Happy New [Employee] Year! Workplace Trends to Watch for in 2017


If we’ve learned anything from the 2016 political climate, it’s that we cannot always count on predictions to accurately foretell the future. Still it would be foolhardy to ignore the collection of trends that is shaping the modern workplace. Indeed, the steady transformation of the contemporary workplace is perhaps one of the few things we CAN count on. The whiplash-inducing changeups in technology, growing millennial prevalence in the workforce and the powerful draw of an employee centered workspace are all contributing to the evolution of a compelling new picture of employment. With that, three hiring and workplace trends to look out for in 2017:

The Fluid Concept of Office

Generational concepts of a traditional office may differ, but nearly all can agree that that the concept of one shared office space where all employees gather for a 7, 8 or 9 hour workday and then make their way to home is irretrievably gone. Statistics from Forrester Research’s US Telecommuting Forecast indicate that 34 million Americans work from home, and the trend only continues to build. The concept of an actual workday is also far more fluid now that employees have the often implied permission to contact, sell, create, complete and manage at any and every hour. The benefit in exchange for this near constant attention to work is the freedom to conduct that job from wherever an employee is able, as long as goals are met.

The Evolving Role of HR

With a workforce that is more and more on the move and willing to move on, HR will find itself evolving to accommodate employees whose wants and needs have taken on new, dynamic directions. With a less traditional office set-up on the rise, so too comes the reimagination of fair and compelling compensation. Health care, transportation and education reimbursement, sabbatical leave and flextime are among the elements at play in the hiring and retention of quality candidates. Human Resource professionals will be required to keep their fingers on the pulse of the nuanced needs of their employees, requiring the development of a more nimble process in responding the collective employee voice.

Gig Economy

Over the past two decades, the “gig economy,” defined by employees operating as independent contractors in short term assignments, has evolved to the point that those jobs are expanding with much greater speed than traditional permanent/full time employment, as outlined in a study by a Brookings Institute study released in October 2016. The willingness (and eagerness) of so many to take on contract roles opens an opportunity for companies to pinpoint more specialized and short-term project needs, and hire for those positions on a short-term basis.

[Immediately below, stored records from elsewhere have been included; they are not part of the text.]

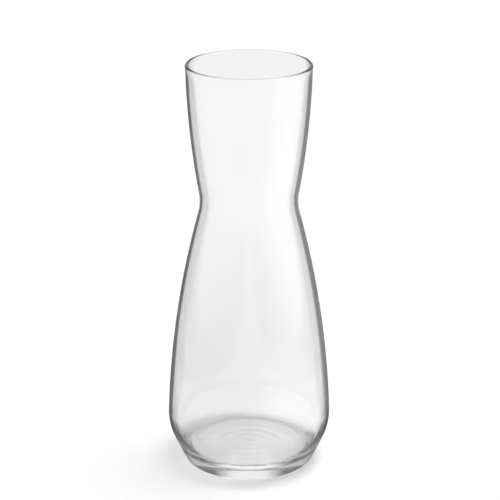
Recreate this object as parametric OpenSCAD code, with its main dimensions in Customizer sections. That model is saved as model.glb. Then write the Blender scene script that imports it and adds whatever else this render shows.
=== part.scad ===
// Open water carafe: one piece of clear moulded glass, standing on its foot.
// The outline is a chain of tangent arcs turned round the Z axis. The glass
// thickens from the lip down to the belly, and again into the base.
// Origin: centre of the foot on the table. +Z up. Millimetres.

/* [Overall] */
// Height from the table to the top of the lip
overall_height = 250; // [235:1:265]

/* [Neck] */
// Outside diameter across the rounded lip
rim_d = 75; // [70:0.5:84]
// Thickness of the wall just below the lip
lip_wall = 1.8; // [1.4:0.1:2.4]
// How far the rounded lip stands proud of the wall, inside and outside
lip_swell = 0.2; // [0.1:0.05:0.6]
// Radius of the hollow that blends the lip into the wall
lip_blend_r = 30; // [15:1:45]
// Radius of the slight outward bow of the neck
neck_bow_r = 520; // [400:5:700]

/* [Waist] */
// Outside diameter at the waist, the narrowest place
waist_d = 59; // [54:0.5:66]
// Height of the waist above the table
waist_height = 166.5; // [155:0.5:180]
// Thickness of the wall at the waist
waist_wall = 2.5; // [1.8:0.1:3.2]
// Radius of the hollow curve at the waist
waist_curve_r = 31.5; // [20:0.5:50]

/* [Body] */
// Outside diameter at the belly, the widest place
belly_d = 100; // [94:0.5:106]
// Thickness of the wall at the belly
belly_wall = 3.4; // [2.4:0.1:4.4]
// Radius of the round turn at the belly
belly_curve_r = 34; // [30:0.5:38]
// Radius of the long bow from the belly up to the waist
body_bow_r = 575; // [450:5:800]

/* [Base] */
// How far the edge of the foot stands in from the belly
foot_inset = 11.2; // [10:0.1:16]
// Width of the flat ring that the carafe stands on
bearing_width = 3; // [2:0.5:5]
// Depth of the shallow hollow inside the ring
punt_depth = 0.5; // [0.25:0.25:2]
// Radius of the round heel between the ring and the lower cone
heel_r = 1.5; // [1:0.5:5]
// Lean of the lower cone away from upright, in degrees
cone_angle = 25; // [22:0.5:28]
// Thickness of the glass at the middle of the base
base_thickness = 7; // [5:0.5:10]
// Largest radius of the round edge of the inside floor
floor_edge_r = 14; // [10:0.5:20]

/* [Hidden] */

// Most that a straight step may cut off a curve of the outline
curve_error = 0.01;
turns_fn = 180;

function angle_to(a, b) = atan2(b.y - a.y, b.x - a.x);

// The point far_a from a and far_b from b, to the left of the way from a to b
function meeting(a, far_a, b, far_b) =
    let (gap = norm(b - a))
    let (along = (far_a * far_a - far_b * far_b + gap * gap) / (2 * gap))
    let (aside = sqrt(far_a * far_a - along * along))
    let (ahead = (b - a) / gap)
    a + along * ahead + aside * [-ahead.y, ahead.x];

// Points along an arc, without its last one, because the next piece starts there
function arc(centre, r, from, to) =
    let (step = 2 * acos(1 - curve_error / r))
    let (steps = ceil(abs(to - from) / step))
    [for (i = [0 : steps - 1])
        let (a = from + (to - from) * i / steps)
        centre + r * [cos(a), sin(a)]];

// Centres of the outline's arcs, as [distance from the axis, height]
lip_r = lip_wall / 2 + lip_swell;
lip_centre = [rim_d / 2 - lip_r, overall_height - lip_r];
lip_side = [lip_wall / 2, 0];
waist_centre = [waist_d / 2 + waist_curve_r, waist_height];
inner_waist_r = waist_curve_r + waist_wall;
neck_centre = meeting(waist_centre, neck_bow_r + waist_curve_r, lip_centre + lip_side, neck_bow_r);
inner_neck_centre = meeting(waist_centre, neck_bow_r + inner_waist_r, lip_centre - lip_side, neck_bow_r);
outer_blend_centre = meeting(lip_centre, lip_r + lip_blend_r, neck_centre, neck_bow_r + lip_blend_r);
inner_blend_centre = meeting(lip_centre, lip_r + lip_blend_r, inner_neck_centre, neck_bow_r - lip_blend_r);
foot_r = belly_d / 2 - foot_inset;
heel_centre = [foot_r, heel_r];

// The belly arc touches the lower cone, which touches the heel
cone_normal = [cos(cone_angle), -sin(cone_angle)];
belly_x = belly_d / 2 - belly_curve_r;
belly_reach = cone_normal * heel_centre + heel_r - belly_curve_r;
belly_centre = [belly_x, (belly_reach - cone_normal.x * belly_x) / cone_normal.y];
inner_belly_r = belly_curve_r - belly_wall;
body_centre = meeting(belly_centre, body_bow_r - belly_curve_r, waist_centre, body_bow_r + waist_curve_r);
inner_body_centre = meeting(belly_centre, body_bow_r - inner_belly_r, waist_centre, body_bow_r + inner_waist_r);

// Angles at which one arc hands over to the next
belly_end = angle_to(body_centre, belly_centre);
body_end = angle_to(body_centre, waist_centre);
inner_belly_end = angle_to(inner_body_centre, belly_centre);
inner_body_end = angle_to(inner_body_centre, waist_centre);
neck_start = angle_to(neck_centre, waist_centre);
outer_neck_end = angle_to(neck_centre, outer_blend_centre);
inner_neck_start = angle_to(inner_neck_centre, waist_centre);
inner_neck_end = angle_to(inner_neck_centre, inner_blend_centre);
lip_start = angle_to(lip_centre, outer_blend_centre);
lip_end = angle_to(inner_blend_centre, lip_centre);

// The inside floor is flat out to its round edge, which touches the inside of
// the belly arc, at its middle height or below. It lies no lower than that arc reaches.
floor_height = max(punt_depth + base_thickness, belly_centre.y - inner_belly_r);
floor_r = min(floor_edge_r, belly_centre.y - floor_height);
floor_edge_gap = inner_belly_r - floor_r;
floor_edge_drop = belly_centre.y - floor_height - floor_r;
floor_edge_run = sqrt(floor_edge_gap * floor_edge_gap - floor_edge_drop * floor_edge_drop);
floor_edge_centre = [belly_centre.x + floor_edge_run, floor_height + floor_r];
floor_edge_end = angle_to(belly_centre, floor_edge_centre);

// The hollow underneath is a shallow dome that ends at the ring
punt_r = foot_r - bearing_width;
dome_r = (punt_r * punt_r + punt_depth * punt_depth) / (2 * punt_depth);
dome_centre = [0, punt_depth - dome_r];
dome_end = angle_to(dome_centre, [punt_r, 0]);

outside = concat(
    arc(heel_centre, heel_r, -90, -cone_angle),
    arc(belly_centre, belly_curve_r, -cone_angle, belly_end),
    arc(body_centre, body_bow_r, belly_end, body_end),
    arc(waist_centre, waist_curve_r, 180 + body_end, 180 + neck_start),
    arc(neck_centre, neck_bow_r, neck_start, outer_neck_end),
    arc(outer_blend_centre, lip_blend_r, 180 + outer_neck_end, 180 + lip_start)
);

lip = arc(lip_centre, lip_r, lip_start, 180 + lip_end);

inside = concat(
    arc(inner_blend_centre, lip_blend_r, lip_end, inner_neck_end),
    arc(inner_neck_centre, neck_bow_r, inner_neck_end, inner_neck_start),
    arc(waist_centre, inner_waist_r, 180 + inner_neck_start, 180 + inner_body_end),
    arc(inner_body_centre, body_bow_r, inner_body_end, inner_belly_end),
    arc(belly_centre, inner_belly_r, inner_belly_end, floor_edge_end),
    arc(floor_edge_centre, floor_r, floor_edge_end, -90),
    [[floor_edge_centre.x, floor_height], [0, floor_height]]
);

underneath = arc(dome_centre, dome_r, 90, dome_end);

module glass_vessel() {
    color("azure")
        rotate_extrude($fn = turns_fn)
            polygon(concat(underneath, [[punt_r, 0]], outside, lip, inside));
}

glass_vessel();
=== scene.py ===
"""An open water carafe of clear moulded glass, on a white table in a soft studio."""

import math

import bmesh
import bpy
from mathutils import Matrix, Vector


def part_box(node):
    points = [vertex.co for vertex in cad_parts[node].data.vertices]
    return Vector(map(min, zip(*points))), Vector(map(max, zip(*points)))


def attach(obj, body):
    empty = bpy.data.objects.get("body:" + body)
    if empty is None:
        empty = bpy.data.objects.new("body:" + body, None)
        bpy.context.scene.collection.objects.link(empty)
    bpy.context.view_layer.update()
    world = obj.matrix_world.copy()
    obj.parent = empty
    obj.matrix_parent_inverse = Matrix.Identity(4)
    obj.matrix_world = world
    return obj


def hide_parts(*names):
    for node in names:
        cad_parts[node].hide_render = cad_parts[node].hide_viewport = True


MM = 0.001

# Glass, as in the CAD source
LIP_WALL = 1.8 * MM
WAIST_WALL = 2.5 * MM
BELLY_WALL = 3.4 * MM
RIM_D = 75 * MM
LIP_SWELL = 0.2 * MM
LIP_BLEND_R = 30 * MM
NECK_BOW_R = 520 * MM
WAIST_D = 59 * MM
WAIST_HEIGHT = 166.5 * MM
WAIST_CURVE_R = 31.5 * MM
BELLY_CURVE_R = 34 * MM
BODY_BOW_R = 575 * MM
FOOT_INSET = 11.2 * MM
BEARING_WIDTH = 3 * MM
PUNT_DEPTH = 0.5 * MM
HEEL_R = 1.5 * MM
CONE_ANGLE = 25
BASE_THICKNESS = 7 * MM
FLOOR_EDGE_R = 14 * MM

# Most that a straight step may cut off a curve: in the base, belly and lip, and in the wall between
CURVE_ERROR = 0.0006 * MM
WALL_ERROR = 0.0024 * MM
# Widest step along the flat ring and the inside floor
FLAT_STEP = 2 * MM
# Steps round the axis
TURNS = 232

# Clear soda-lime glass: the tone of its surface, its refractive index, and the tint of its body, with how
# strongly a metre of it takes that tint
SURFACE_TONE = 0.93
GLASS_IOR = 1.5
BODY_TINT = (0.95, 0.965, 0.955, 1)
TINT_DENSITY = 6

# Camera: its distance from the axis, its height, its dip in degrees, and its focal length in pixels
CAMERA_DISTANCE = 1014 * MM
CAMERA_HEIGHT = 500.4 * MM
CAMERA_DIP = 19.83
FOCAL_PIXELS = 1783.7
PHOTO_SIZE = 500
AXIS_OFFSET_PIXELS = 1
SENSOR_WIDTH = 36
NEAREST_SEEN = 10 * MM
FARTHEST_SEEN = 100
# Most turns that light may take in the glass
GLASS_BOUNCES = 48
WHITE = (1, 1, 1, 1)

TABLE_SIZE = 12
TABLE_GAP = 0.05 * MM
TABLE_TONE = 0.9

# Below, four numbers are a ramp: its start and end, and what it gives there. Two are only its start and end.

# The faint mould rings in the base, as the texture counts them, and their height
RING_SCALE = 42
RING_DISTORTION = 2.5
RING_DETAIL = 1
RING_DETAIL_SCALE = 0.6
RING_HEIGHT = 0.07 * MM
# Where they fade, by distance from the axis and by height
RING_REACH = (20 * MM, 27 * MM, 1, 0)
RING_TOP = (9 * MM, 11 * MM, 1, 0)

# The sheet of light behind the carafe, painted light in the table's colour and light of the sky: half its
# width at the axis, how fast it widens on the table and in the sky, and its edge
PAINTED_SHEET_HALF = 48 * MM
PAINTED_SHEET_SPREAD = 0.15
SKY_SHEET_SPREAD = 0.3
SHEET_EDGE = (-1 * MM, 1 * MM, 0, 1)
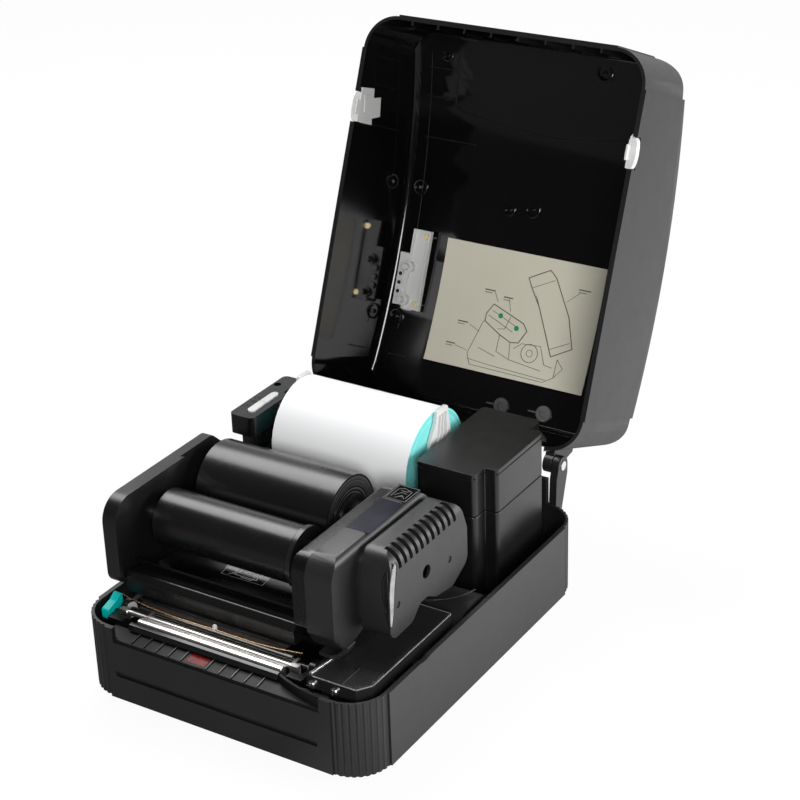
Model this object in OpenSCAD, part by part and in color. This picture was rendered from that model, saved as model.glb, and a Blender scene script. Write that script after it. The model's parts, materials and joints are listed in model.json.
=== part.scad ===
// Desktop thermal-transfer label printer: fluted tub, hinged cover shown open,
// lift-up ribbon carriage, label roll between sliding edge guides.
// X runs to the printer's right, Y to its back and Z up; the table is Z = 0.

/* [Case] */
// Width of the case over its side panels
case_w = 232; // [228:1:240]
// Depth of the case over its front and rear panels
case_d = 288; // [284:1:296]
// Height of the case rim above the table
rim_z = 58; // [57:0.5:60]
// Wall thickness of the case
case_wall = 2.3; // [1.8:0.1:2.6]
// Outer radius of the upright corners
corner_r = 27; // [24:0.5:28]
// How far the flat panels stand proud of the corners
panel_step = 1.2; // [0.8:0.1:1.4]
// Number of flutes on each case corner
flute_count = 9; // [6:1:10]
// Radius of one flute
flute_r = 1.5; // [1:0.1:1.7]
// Height of the rubber feet
foot_h = 3; // [2.5:0.5:4]
// Radius of the rubber feet
foot_r = 8; // [6:0.5:10]
// Height of the sunk line across the front panel
groove_h = 3.8; // [2:0.2:5]

/* [Cover] */
// Height of the closed cover's roof at its crown
closed_h = 156; // [154:0.5:162]
// Radius of the roof's long arch
roof_r = 525; // [480:5:600]
// Wall thickness of the cover
cover_wall = 2.5; // [2:0.1:2.8]
// Radius of the rounded edge between roof and walls
roof_edge_r = 9; // [6:0.5:12]
// Angle from closed to fully open
open_angle = 112; // [95:1:114]
// Radius of the hinge pins
hinge_pin_r = 3.5; // [3:0.1:4]
// Travel of the cover latches
latch_travel = 4; // [2:0.5:5]

/* [Carriage] */
// Angle to which the ribbon carriage lifts
carriage_angle = 32; // [20:1:32]
// Thickness of the left side plate
side_plate_t = 8; // [6:0.5:9]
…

The prospective benefits of hiring to address uniquely targeted needs on an ad hoc basis has not gone unnoticed. Neither has the benefit of mixing salaried employees with a revolving set of specialists who might inject fresh ideas and skill sets into the work atmospheres they inhabit. The anticipation of what 2017 holds is heightened now as prognostications pierce the collective desire the read the future. In the absence of practiced soothsayer, let’s say this: 2017 may well be the year of the human-centered employee experience.